Anyway I have felt moved to list some of the good things in this generally depressing world, in which you stop paying attention for a few days and suddenly we're bombing the Middle East again:
1. True Blood. I've got a bit addicted to this rather silly but dramatic Deep South vampire saga. I like the way that each episode starts the same way the previous one ended, usually with someone screaming. It's about a telepath called Sookie Stackhouse (the little girl from the Piano but grown up now and working in 18-rated drama) who's a waitress in a Lousiana diner. When a vampire called Bill walks in she falls for him because she can't hear what he's thinking, but it's not a popular move among the population at large, who are anti-vampire. There's a fantastic scene where she runs to him at dusk through a graveyard, wearing a big floaty white nightdress, to have emotionally meaningful sex in front of the fireplace at his Civil-War-era house.

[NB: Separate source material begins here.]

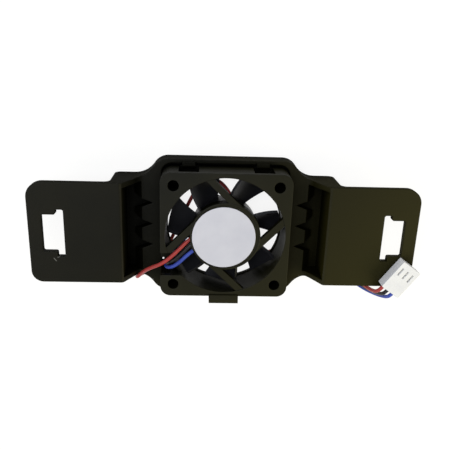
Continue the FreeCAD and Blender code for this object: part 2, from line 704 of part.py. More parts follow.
def make_fan_frame():
    half = FAN_HALF
    core = common("duct_section", [make_core_section(), make_fan_square("fan_square", SEAT, FAN_FRONT)])
    rear = make_fan_square("rear_flange", SEAT, f"{SEAT} + sizes.fan_flange")
    front = make_fan_square("front_flange", f"{FAN_FRONT} - sizes.fan_flange", FAN_FRONT)
    housing = fuse("fan_housing", [core, rear, front])
    holes = [cylinder("duct_hole", DUCT_INNER, (f"{SEAT} - 1", f"{FAN_FRONT} + 1"))]
    reach = "sizes.hole_pitch / 2"
    for number, (x, y) in enumerate(((1, 1), (-1, 1), (-1, -1), (1, -1)), 1):
        holes.append(cylinder(f"screw_hole_{number}", "sizes.hole_diameter / 2",
                              (f"{SEAT} - 1", f"{FAN_FRONT} + 1"), f"{x} * {reach}", f"{y} * {reach}"))
    bored = cut("fan_bored", housing, holes)
    frame = fuse("fan_with_base", [bored, make_struts(), make_motor_base()])
    low = minus("sizes.channel_low")
    channel = box("lead_channel", (f"-{half} - 1", minus("sizes.channel_inner")),
                  (low, minus("sizes.channel_high")),
                  (f"{FAN_FRONT} - sizes.channel_depth", f"{FAN_FRONT} + 1"))
    rear_notch = box("lead_notch", (f"-{half} - 1", minus("sizes.notch_inner")),
                     (low, minus("sizes.notch_high")),
                     (f"{SEAT} - 1", f"{SEAT} + sizes.fan_flange + 1"))
    rim = "sizes.base_diameter / 2"
    rim_notch = box("rim_notch", (f"-{rim} - 1", f"-{rim} + 4.2"), ("-8.2", "1.4"),
                    (f"{BASE_REAR} - 1", PLATE_REAR))
    return cut("fan_frame", frame, [channel, rear_notch, rim_notch])


def make_name_label():
    depth = (f"{FAN_FRONT} - sizes.label_thick", FAN_FRONT)
    return cylinder("name_label", "sizes.label_diameter / 2", depth, "sizes.label_x", "sizes.label_y")


# motor


def make_bearing_holder():
    lip = f"({HOLDER_OUTER} + 0.6)"
    return turned("bearing_holder", [
        (f"{HOLDER_INNER} - 0.4", f"{REAR_BEARING} + sizes.bearing_width"),
        (HOLDER_INNER, f"{REAR_BEARING} + sizes.bearing_width"),
        (HOLDER_INNER, "sizes.holder_rear"),
        (HOLDER_OUTER, "sizes.holder_rear"),
        (HOLDER_OUTER, f"{FAN_FRONT} - sizes.label_thick"),
        (HOLDER_INNER, f"{FAN_FRONT} - sizes.label_thick"),
        (HOLDER_INNER, FRONT_BEARING),
        (f"{HOLDER_INNER} - 0.4", FRONT_BEARING),
    ])


def make_bearing(place_name, low):
    """Outer ring, inner ring, balls and shields of one ball bearing."""
    high = f"({low} + sizes.bearing_width)"
    middle = f"({low} + sizes.bearing_width / 2)"
    ring_in = f"({SHAFT_RADIUS} + sizes.ring_thick)"
    ring_out = f"({HOLDER_INNER} - sizes.ring_thick)"
    groove = f"(sizes.ball_diameter / 2 + sizes.running)"
    track = doc.addObject("Part::Torus", place_name + "_track")
    bind(track, Radius1=RACE_RADIUS, Radius2=groove)
    place(track, z=middle)
    outer = turned(place_name + "_outer_blank", tube_profile(ring_out, HOLDER_INNER, low, high))
    inner = turned(place_name + "_inner_blank", tube_profile(SHAFT_RADIUS, ring_in, low, high))
    outer_ring = cut(place_name + "_outer_ring", outer, [track])
    inner_ring = cut(place_name + "_inner_ring", inner, [track])
    balls = []
    count = 7
    for number in range(count):
        ball = doc.addObject("Part::Sphere", f"{place_name}_ball_{number + 1}")
        bind(ball, Radius="sizes.ball_diameter / 2")
        turn = f"({360 / count * number} * 1 deg)"
        place(ball, f"{RACE_RADIUS} * cos({turn})", f"{RACE_RADIUS} * sin({turn})", middle)
        balls.append(ball)
    shield = f"({ring_in} + 0.05)"
    shields = [
        turned(place_name + "_shield_rear", tube_profile(shield, ring_out, low, f"{low} + 0.15")),
        turned(place_name + "_shield_front", tube_profile(shield, ring_out, f"{high} - 0.15", high)),
    ]
    ball_set = group(place_name + "_balls", balls)
    shield_pair = group(place_name + "_shields", shields)
    return [outer_ring, inner_ring, ball_set, shield_pair]


def four_pole_plate(name, low, high, radius, arm, gap):
    """Hub ring, four arms and four curved pole shoes."""
    arms = f"{arm} / 2"
    reach = f"({radius} - 0.4)"
    span = (low, high)
    hub = cylinder(name + "_hub", f"{HOLDER_OUTER} + 1.4", span)
    arm_x = box(name + "_arm_x", (minus(reach), reach), (minus(arms), arms), span)
    arm_y = box(name + "_arm_y", (minus(arms), arms), (minus(reach), reach), span)
    shoes = turned(name + "_shoes", tube_profile(f"{radius} - 1.1", radius, low, high))
    gaps = []
    for number in (0, 1):
        slot = box(f"{name}_gap_{number + 1}", (minus(CORE_RADIUS), CORE_RADIUS),
                   (f"-{gap} / 2", f"{gap} / 2"), (low, high))
        turn = f"({45 + 90 * number})"
        slot.setExpression("Placement.Rotation.Angle", turn)
        place(slot, f"-{CORE_RADIUS} * cos({turn} * 1 deg) + {gap} / 2 * sin({turn} * 1 deg)",
              f"-{CORE_RADIUS} * sin({turn} * 1 deg) - {gap} / 2 * cos({turn} * 1 deg)", low)
        gaps.append(slot)
    split_shoes = cut(name + "_split_shoes", shoes, gaps)
    bore = cylinder(name + "_bore", HOLDER_OUTER, (f"{low} - 1", f"{high} + 1"))
    return cut(name, fuse(name + "_star", [hub, arm_x, arm_y, split_shoes]), [bore])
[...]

I blame Mal from Firefly for the recent increase in men on TV wearing high-waisted button-fly trousers.
2. Neal Stephenson has a new book out in the autumn. That's a good thing.
3. It's William Shatner's 80th birthday! Here he is all covered in Tribbles. Watch him give the camera a little bit of Shatner love at about 0:41
4. You can do what you want with this man's textbook on Data Communications as long as you agree to be a nice person. I think that's a pretty high price.
5. Amazon.com now has an Android App store, and there is some speculation that they might launch a tablet. That's interesting, at least. And anything that keeps Apple down a bit is good.